INFORMATION GIVEN »
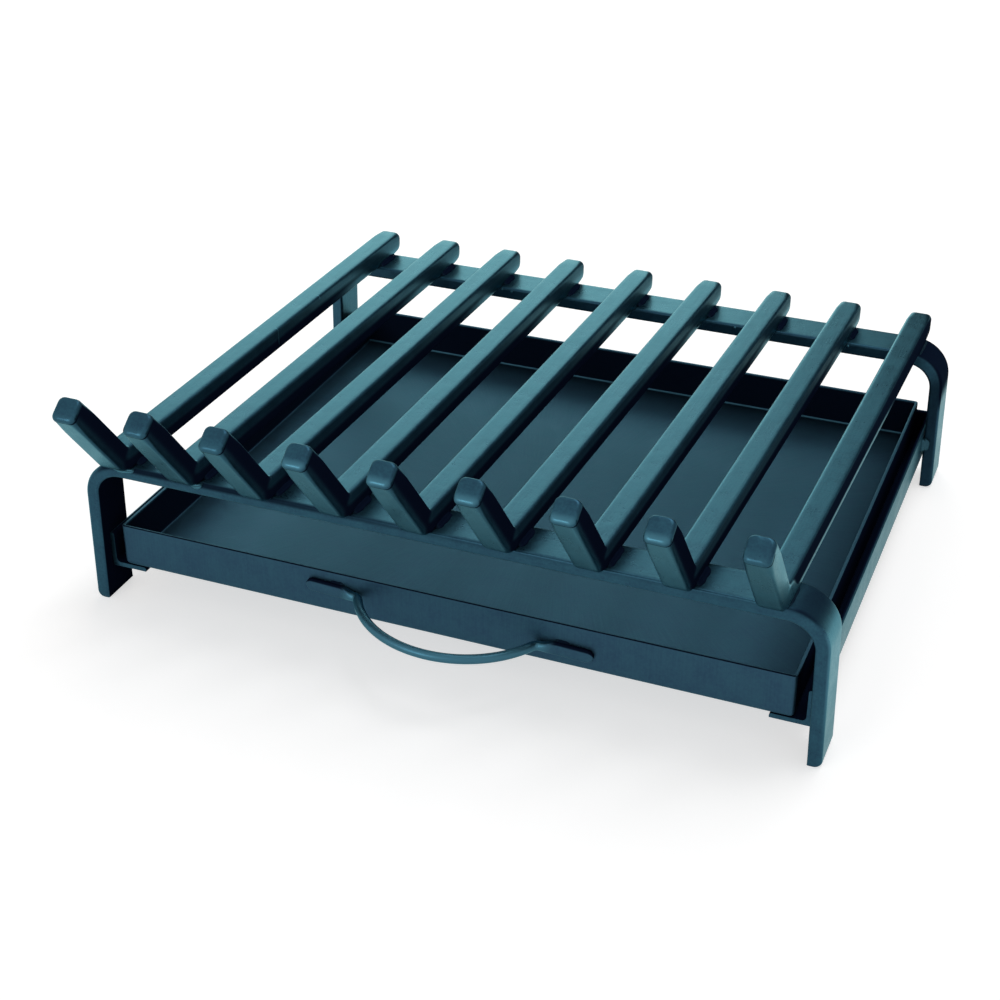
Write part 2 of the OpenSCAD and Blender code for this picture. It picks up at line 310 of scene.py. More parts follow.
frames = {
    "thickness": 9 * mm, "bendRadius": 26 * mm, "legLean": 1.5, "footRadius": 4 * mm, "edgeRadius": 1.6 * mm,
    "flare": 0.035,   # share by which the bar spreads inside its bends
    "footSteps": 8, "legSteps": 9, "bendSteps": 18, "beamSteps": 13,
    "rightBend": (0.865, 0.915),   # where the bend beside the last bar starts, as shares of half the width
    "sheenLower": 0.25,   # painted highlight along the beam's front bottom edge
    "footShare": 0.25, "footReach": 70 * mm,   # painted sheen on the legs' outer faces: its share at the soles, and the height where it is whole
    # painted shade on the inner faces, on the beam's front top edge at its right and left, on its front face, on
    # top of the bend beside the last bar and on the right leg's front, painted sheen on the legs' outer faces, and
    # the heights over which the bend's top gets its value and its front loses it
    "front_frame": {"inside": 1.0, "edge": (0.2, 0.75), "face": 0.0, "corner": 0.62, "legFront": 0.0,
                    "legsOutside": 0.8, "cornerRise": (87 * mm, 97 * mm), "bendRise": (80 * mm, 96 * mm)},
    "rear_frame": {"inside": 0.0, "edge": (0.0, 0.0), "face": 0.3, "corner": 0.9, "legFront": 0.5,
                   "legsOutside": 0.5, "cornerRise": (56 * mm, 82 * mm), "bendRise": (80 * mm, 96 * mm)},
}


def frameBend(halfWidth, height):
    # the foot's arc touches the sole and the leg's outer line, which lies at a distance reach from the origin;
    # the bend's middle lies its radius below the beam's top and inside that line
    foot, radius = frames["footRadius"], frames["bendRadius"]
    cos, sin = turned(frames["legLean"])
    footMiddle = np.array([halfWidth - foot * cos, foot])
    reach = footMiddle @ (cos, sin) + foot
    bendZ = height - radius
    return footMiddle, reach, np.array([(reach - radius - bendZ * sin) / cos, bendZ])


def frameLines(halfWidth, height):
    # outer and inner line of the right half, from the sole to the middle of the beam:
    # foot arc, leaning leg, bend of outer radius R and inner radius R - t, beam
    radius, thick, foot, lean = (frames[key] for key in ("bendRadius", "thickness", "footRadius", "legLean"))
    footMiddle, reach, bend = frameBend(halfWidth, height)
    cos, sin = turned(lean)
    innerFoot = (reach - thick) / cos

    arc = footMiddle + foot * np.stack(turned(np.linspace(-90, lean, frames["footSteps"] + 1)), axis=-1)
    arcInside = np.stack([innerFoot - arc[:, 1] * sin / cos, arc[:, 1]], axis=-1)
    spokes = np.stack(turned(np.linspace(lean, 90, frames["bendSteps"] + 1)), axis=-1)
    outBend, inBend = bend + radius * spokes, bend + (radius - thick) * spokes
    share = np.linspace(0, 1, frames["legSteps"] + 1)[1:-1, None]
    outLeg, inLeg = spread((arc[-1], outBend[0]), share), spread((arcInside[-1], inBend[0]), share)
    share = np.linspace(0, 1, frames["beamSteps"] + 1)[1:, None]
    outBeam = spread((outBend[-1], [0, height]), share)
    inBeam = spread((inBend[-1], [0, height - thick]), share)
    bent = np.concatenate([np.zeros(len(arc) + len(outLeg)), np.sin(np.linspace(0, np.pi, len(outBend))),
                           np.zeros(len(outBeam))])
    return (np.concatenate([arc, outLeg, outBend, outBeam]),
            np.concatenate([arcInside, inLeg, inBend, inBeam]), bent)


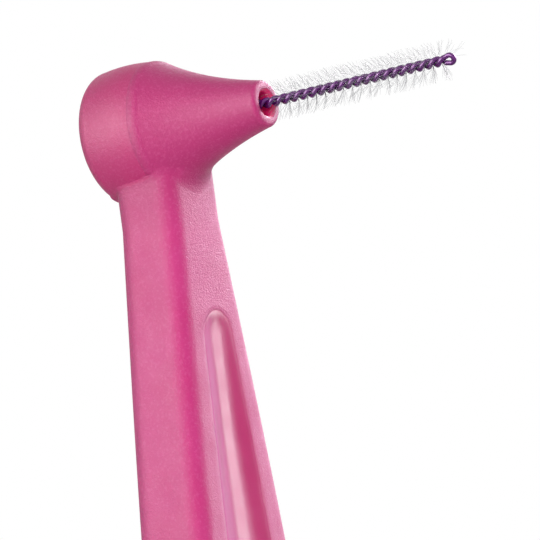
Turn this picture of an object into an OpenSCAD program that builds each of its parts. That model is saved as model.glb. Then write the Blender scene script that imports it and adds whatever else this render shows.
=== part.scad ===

WHAT TO PRODUCE »
Quote every record above exactly.

SOLUTION TO THE EXERCISE »
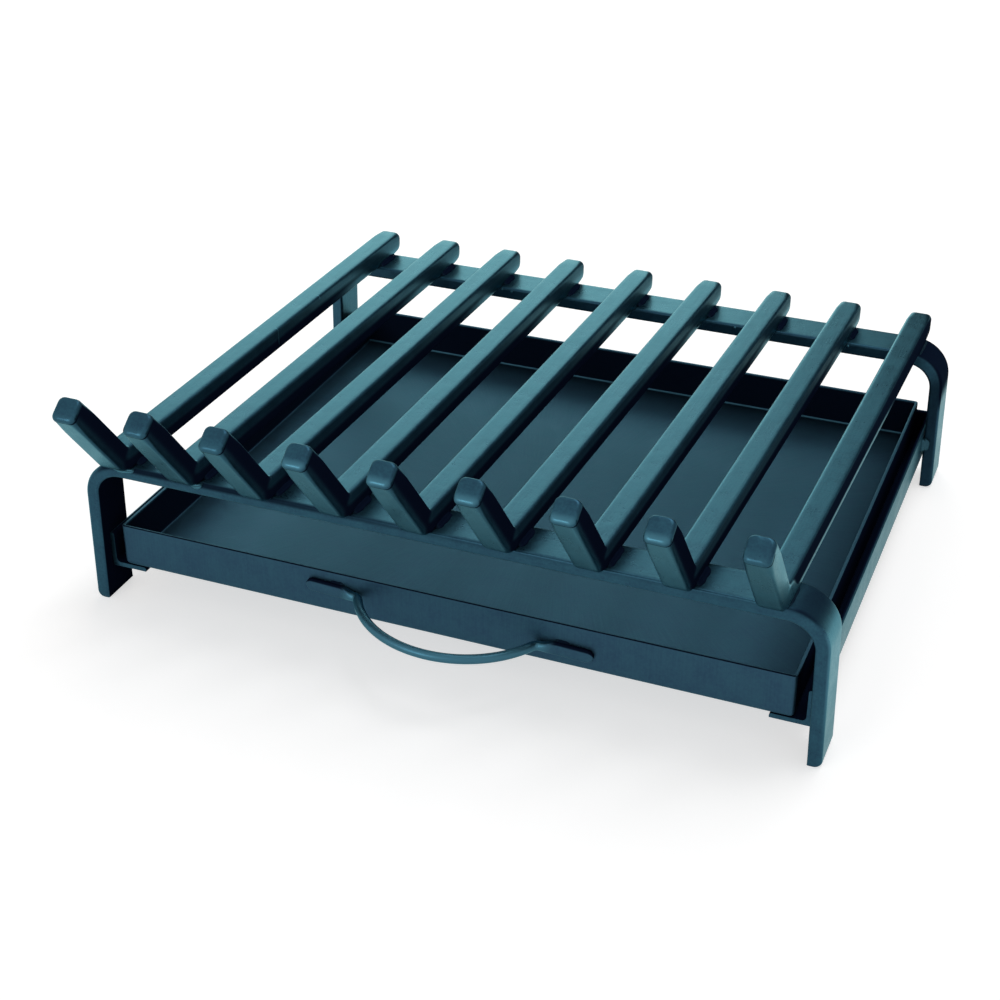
Write part 2 of the OpenSCAD and Blender code for this picture. It picks up at line 310 of scene.py. More parts follow.
frames = {
    "thickness": 9 * mm, "bendRadius": 26 * mm, "legLean": 1.5, "footRadius": 4 * mm, "edgeRadius": 1.6 * mm,
    "flare": 0.035,   # share by which the bar spreads inside its bends
    "footSteps": 8, "legSteps": 9, "bendSteps": 18, "beamSteps": 13,
    "rightBend": (0.865, 0.915),   # where the bend beside the last bar starts, as shares of half the width
    "sheenLower": 0.25,   # painted highlight along the beam's front bottom edge
    "footShare": 0.25, "footReach": 70 * mm,   # painted sheen on the legs' outer faces: its share at the soles, and the height where it is whole
    # painted shade on the inner faces, on the beam's front top edge at its right and left, on its front face, on
    # top of the bend beside the last bar and on the right leg's front, painted sheen on the legs' outer faces, and
    # the heights over which the bend's top gets its value and its front loses it
    "front_frame": {"inside": 1.0, "edge": (0.2, 0.75), "face": 0.0, "corner": 0.62, "legFront": 0.0,
                    "legsOutside": 0.8, "cornerRise": (87 * mm, 97 * mm), "bendRise": (80 * mm, 96 * mm)},
    "rear_frame": {"inside": 0.0, "edge": (0.0, 0.0), "face": 0.3, "corner": 0.9, "legFront": 0.5,
                   "legsOutside": 0.5, "cornerRise": (56 * mm, 82 * mm), "bendRise": (80 * mm, 96 * mm)},
}


def frameBend(halfWidth, height):
    # the foot's arc touches the sole and the leg's outer line, which lies at a distance reach from the origin;
    # the bend's middle lies its radius below the beam's top and inside that line
    foot, radius = frames["footRadius"], frames["bendRadius"]
    cos, sin = turned(frames["legLean"])
    footMiddle = np.array([halfWidth - foot * cos, foot])
    reach = footMiddle @ (cos, sin) + foot
    bendZ = height - radius
    return footMiddle, reach, np.array([(reach - radius - bendZ * sin) / cos, bendZ])


def frameLines(halfWidth, height):
    # outer and inner line of the right half, from the sole to the middle of the beam:
    # foot arc, leaning leg, bend of outer radius R and inner radius R - t, beam
    radius, thick, foot, lean = (frames[key] for key in ("bendRadius", "thickness", "footRadius", "legLean"))
    footMiddle, reach, bend = frameBend(halfWidth, height)
    cos, sin = turned(lean)
    innerFoot = (reach - thick) / cos

    arc = footMiddle + foot * np.stack(turned(np.linspace(-90, lean, frames["footSteps"] + 1)), axis=-1)
    arcInside = np.stack([innerFoot - arc[:, 1] * sin / cos, arc[:, 1]], axis=-1)
    spokes = np.stack(turned(np.linspace(lean, 90, frames["bendSteps"] + 1)), axis=-1)
    outBend, inBend = bend + radius * spokes, bend + (radius - thick) * spokes
    share = np.linspace(0, 1, frames["legSteps"] + 1)[1:-1, None]
    outLeg, inLeg = spread((arc[-1], outBend[0]), share), spread((arcInside[-1], inBend[0]), share)
    share = np.linspace(0, 1, frames["beamSteps"] + 1)[1:, None]
    outBeam = spread((outBend[-1], [0, height]), share)
    inBeam = spread((inBend[-1], [0, height - thick]), share)
    bent = np.concatenate([np.zeros(len(arc) + len(outLeg)), np.sin(np.linspace(0, np.pi, len(outBend))),
                           np.zeros(len(outBeam))])
    return (np.concatenate([arc, outLeg, outBend, outBeam]),
            np.concatenate([arcInside, inLeg, inBend, inBeam]), bent)


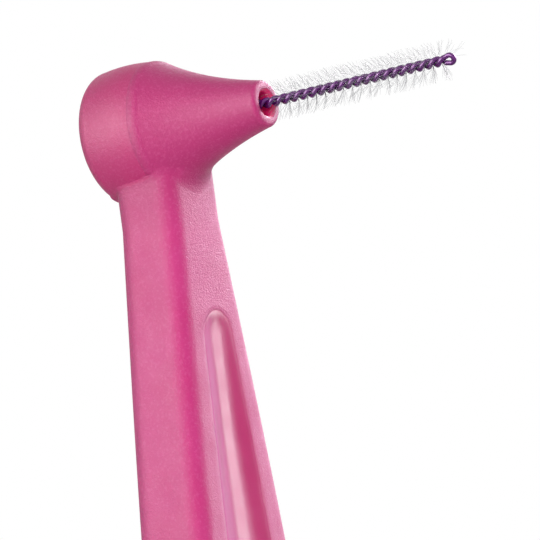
Turn this picture of an object into an OpenSCAD program that builds each of its parts. That model is saved as model.glb. Then write the Blender scene script that imports it and adds whatever else this render shows.
=== part.scad ===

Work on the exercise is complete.